- 85g of gram flour
- 50g of cornflour
- 1tbsp curry powder
- 1tsp fennel seeds, lightly toasted
- ½ tsp turmeric
- 1tsp of nigella seeds
- Juice of half a lime
- Water, cold
- 2x213g can of Alaska pink salmon, well drained
- 200g of frozen peas, defrosted and slightly crushed
- 3 spring onions, trimmed and thinly sliced
- 1 clove of garlic crushed
- A small handful of chopped coriander
- 1 red chilli diced
- Sea salt and black pepper
- Serve with raita
Ingredients
Method
1) Pre-heat a deep fat fryer to 180c.
2) Whisk all the dry ingredients together. Add the lime juice and enough water to bind – it should be in the form of a loose paste, if a little too runny add a little more gram flour.

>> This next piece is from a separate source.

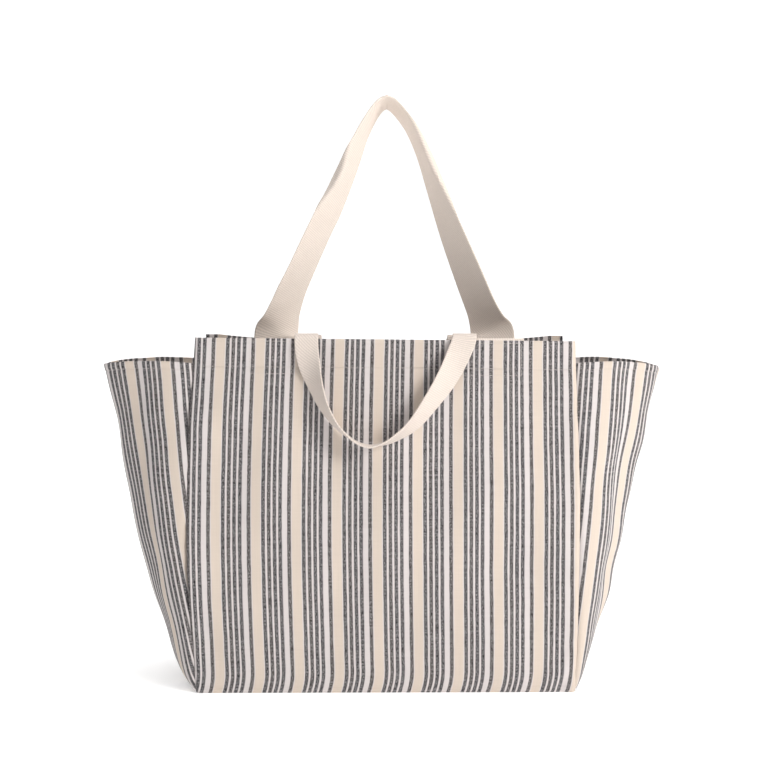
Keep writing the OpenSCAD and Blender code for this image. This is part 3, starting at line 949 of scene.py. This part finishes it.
def webbing_section(width, lip, lip_angle, cup):
    """Points across the webbing: along its width, and along its thickness direction. The
    outer edge is turned back by lip_angle over a width lip, and the rest is cupped."""
    s = np.concatenate([[-1, -0.985, -0.95], np.linspace(-0.9, 0.9, 31), [0.95, 0.985, 1]])
    s = s * width / 2
    fold_at = -width / 2 + lip
    fold = lip_angle * (1 - ramp01((s - fold_at) / (4 * MM) + 0.5))
    angle = -fold + cup * s / width
    step = np.diff(s)
    middle = (angle[1:] + angle[:-1]) / 2
    across = np.concatenate([[0], np.cumsum(step * np.cos(middle))])
    rise = np.concatenate([[0], np.cumsum(step * np.sin(middle))])
    centre = np.argmin(np.abs(s - max(lip, 0.0) / 2))
    across += s[centre] - across[centre]
    rise -= rise[centre]
    # The thickness is round at both edges
    edge = np.clip((np.abs(s) - width / 2 + WEBBING_T / 2) / (WEBBING_T / 2), 0, 1)
    half_t = WEBBING_T / 2 * np.sqrt(np.maximum(1 - edge ** 2, 0.0))
    return s, across, rise, angle, half_t


def webbing_strap(name, legs, end_x, off, edge, width, shape, material, turn_back=False):
    """A whole strap of webbing: a sewn-down tab, the loop and the other tab, as one mesh.
    shape(leg) gives the lip's width and angle and the cup, from -1 at one end to 1."""
    path, heading, across, at = webbing_leg(legs[0], end_x, off, edge)
    path2, heading2, across2, at2 = webbing_leg(legs[1], end_x, off, edge)
    mirror = np.array([-1.0, 1, 1])
    path = np.concatenate([path, (path2 * mirror)[-2::-1]])
    heading = np.concatenate([heading, (heading2 * -mirror)[-2::-1]])
    across = np.concatenate([across, (across2 * mirror)[-2::-1]])
    through = np.cross(heading, across)
    first, length = at[-1], at[-1] + at2[-1]
    along = np.concatenate([at, length - at2[-2::-1]])

    rings, cloth = [], []
    for point, wide, thick, distance in zip(path, across, through, along):
        leg = distance / first - 1 if distance < first else (distance - first) / (length - first)
        lip, lip_angle, cup = shape(leg)
        s, over, rise, angle, half_t = webbing_section(width, lip, lip_angle, cup)
        normal = thick * np.cos(angle)[:, None] - wide * np.sin(angle)[:, None]
        middle = point + wide * over[:, None] + thick * rise[:, None]
        top = middle + normal * half_t[:, None]
        under = middle - normal * half_t[:, None]
        rings.append(np.concatenate([top, under[-2:0:-1]]))
        uv = np.stack([s, np.full(len(s), distance - first)], -1)
        cloth.append(np.concatenate([uv, uv[-2:0:-1]]))
    rings, cloth = np.array(rings), np.array(cloth)
    if turn_back:
        rings = (rings * [1, -1, 1])[:, ::-1]
        cloth = cloth[:, ::-1]
    count = rings.shape[1]
    index = np.arange(len(rings) * count).reshape(len(rings), count)
    after = np.roll(index, -1, axis=1)
    faces = np.stack([index[:-1], index[1:], after[1:], after[:-1]], -1).reshape(-1, 4).tolist()
    faces += [index[0].tolist(), index[-1, ::-1].tolist()]
    verts = rings.reshape(-1, 3)
    slot = "wide_webbing" if width == WIDE_W else "narrow_webbing"
    obj = make_object(name + "_webbing", verts, faces, cloth.reshape(-1, 2), material, slot)
    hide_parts(name, name + "_tabs")
    return obj, length


# Each leg's lip on the standing strap: its width in millimetres, and its middle and spread in
# parts of the way from the tab's end to the top
LEFT_LIP = (13, 0.69, 0.11)
RIGHT_LIP = (8.5, 0.74, 0.16)
LIP_ANGLE = math.radians(-116)


def standing_shape(leg):
    """Lip and cup of the strap that stands up. leg goes from -1 through 0 at the top to 1."""
    high = 1 - abs(leg)
    widest, at, spread = LEFT_LIP if leg < 0 else RIGHT_LIP
    lip = widest * math.exp(-((high - at) / spread) ** 2) - 2
    return lip * MM, LIP_ANGLE, -0.2 * float(ramp01((high - 0.2) / 0.3))


def hanging_shape(leg):
    high = 1 - abs(leg)
    return 4 * MM, 0.0, 0.22 * float(ramp01((high - 0.2) / 0.2))


def build_straps():
    hy, hz = HINGE_Y, HINGE_Z
    clear, past = 2.6 * MM, 7 * MM
    inner_edge = (0.0, -1.0, 0.0)
    straps = [
        ("back_shoulder_strap", (STANDING_LEFT_ROUTE, STANDING_RIGHT_ROUTE), WIDE_X, -1,
         inner_edge, WIDE_W, standing_shape, WIDE_WEBBING, True, (0, hy, hz - 8 * MM),
         (0, hy, hz + 8 * MM)),
        ("front_shoulder_strap", (DROPPED_ROUTE, DROPPED_ROUTE), WIDE_X, 1, (0.0, 1.0, 0.0), WIDE_W,
         hanging_shape, WIDE_WEBBING, False, (0, clear - hy, hz), (0, past - hy, hz)),
        ("front_grab_handle", (STEEP_HANDLE_ROUTE, LONG_HANDLE_ROUTE), NARROW_X, -1, inner_edge,
         NARROW_W, hanging_shape, NARROW_WEBBING, False, (0, -hy - clear, hz), (0, -hy - past, hz)),
        ("back_grab_handle", BACK_HANDLE_ROUTES, NARROW_X, -1, inner_edge, NARROW_W,
         hanging_shape, NARROW_WEBBING, True, (0, hy + clear, hz), (0, hy + past, hz)),
    ]
    for name, legs, end_x, off, edge, width, shape, material, back, start, end in straps:
        obj, length = webbing_strap(name, legs, end_x, off, edge, width, shape, material, back)
        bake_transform(obj)


build_panels()
build_gussets()
build_base()
build_base_binding()
build_straps()

# ---------------------------------------------------------------- camera and light
FRONT_TOP_Y = -MOUTH_HALF_DEPTH
CAMERA_DISTANCE = 1.6
camera_data = bpy.data.cameras.new("camera")
camera = bpy.data.objects.new("camera", camera_data)
bpy.context.scene.collection.objects.link(camera)
camera.location = (-0.017, FRONT_TOP_Y - CAMERA_DISTANCE, 0.425)
target = Vector((-0.0016, FRONT_TOP_Y, 0.321))
camera.rotation_euler = (target - camera.location).to_track_quat("-Z", "Y").to_euler()
camera_data.lens = 71.4
camera_data.sensor_width = 36
bpy.context.scene.camera = camera


def sun_light(name, towards, power, spread, colour=(1, 1, 1)):
    """A large soft light far away in one direction, such as a window or a big soft box."""
    data = bpy.data.lights.new(name, "SUN")
    data.energy = power
    data.angle = math.radians(spread)
    data.color = colour
    light = bpy.data.objects.new(name, data)
    light.rotation_euler = Vector(towards).to_track_quat("Z", "Y").to_euler()
    bpy.context.scene.collection.objects.link(light)


def softbox(name, location, target_point, size, power, colour):
    """A round soft box near the bag, hidden from the camera."""
    data = bpy.data.lights.new(name, "AREA")
    data.shape = "DISK"
    data.size = size
    data.energy = power
    data.color = colour
    light = bpy.data.objects.new(name, data)
    light.location = location
    aim = Vector(target_point) - light.location
    light.rotation_euler = aim.to_track_quat("-Z", "Y").to_euler()
    light.visible_camera = False
    bpy.context.scene.collection.objects.link(light)


WARM_WHITE = (1.0, 0.985, 0.97)
sun_light("key", (0.62, -0.62, 0.60), 0.45, 26, WARM_WHITE)
sun_light("top", (-0.05, 0.10, 1.0), 1.5, 60)
softbox("side", (1.00, -1.08, 0.80), (0.05, 0, 0.2), 0.6, 12.2, WARM_WHITE)

world = bpy.data.worlds.new("world")
bpy.context.scene.world = world
world.use_nodes = True
background = world.node_tree.nodes["Background"]
sky = Graph(world.node_tree)
side = sky.add("SeparateXYZ", {"Vector": sky.add("TexCoord").outputs["Generated"]}).outputs["X"]
world.node_tree.links.new(
    sky.ramp(sky.math("ADD", sky.math("MULTIPLY", side, 0.5), 0.5),
             [(0.15, (0.46, 0.47, 0.49, 1)), (0.85, (1.0, 0.99, 0.97, 1))]),
    background.inputs["Color"])
background.inputs["Strength"].default_value = 0.44
bpy.context.scene.view_settings.view_transform = "Standard"


def build_floor():
    """A pale floor that curves up into a backdrop far behind the bag."""
    profile = [(-4.0, 0.0), (2.2, 0.0)]
    profile += [(2.2 + 1.2 * math.sin(t), 1.2 - 1.2 * math.cos(t))
                for t in np.linspace(0.1, math.pi / 2, 14)]
    profile += [(3.4, 5.0)]
    points = np.array([[(x, y, z) for x in (-5.0, 5.0)] for y, z in profile])
    material, tree = new_material("floor")
    g = Graph(tree)
    speck = g.noise(g.add("TexCoord").outputs["Object"], 40.0, 3.0)
    shader = g.add("BsdfPrincipled", {
        "Base Color": g.ramp(speck, [(0.3, (0.90, 0.90, 0.90, 1)), (0.7, (0.92, 0.92, 0.92, 1))]),
        "Roughness": 0.9, "Emission Color": (1, 1, 1, 1), "Emission Strength": 0.34})
    g.add("OutputMaterial", {"Surface": shader.outputs[0]})
    verts = points.reshape(-1, 3)
    index = np.arange(len(verts)).reshape(-1, 2)
    faces = np.stack([index[:-1, 0], index[:-1, 1], index[1:, 1], index[1:, 0]], -1)
    return make_object("floor", verts, faces, verts[:, :2], material)


build_floor()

3) Fold in the canned salmon, peas, spring onion, garlic, coriander, and red chilli, then season well with sea salt and black pepper. Drop dessertspoons of the mixture into the hot fat and cook in the deep fryer for approximately 2-3 minutes until crispy
and golden. Make sure the centre of the bhaji is cooked through
4) Place the bhajis on a piece of kitchen paper to drain and cool slightly.
5) Serve the salmon and pea bhaji with minted raita. These are great for a canape snack or starter.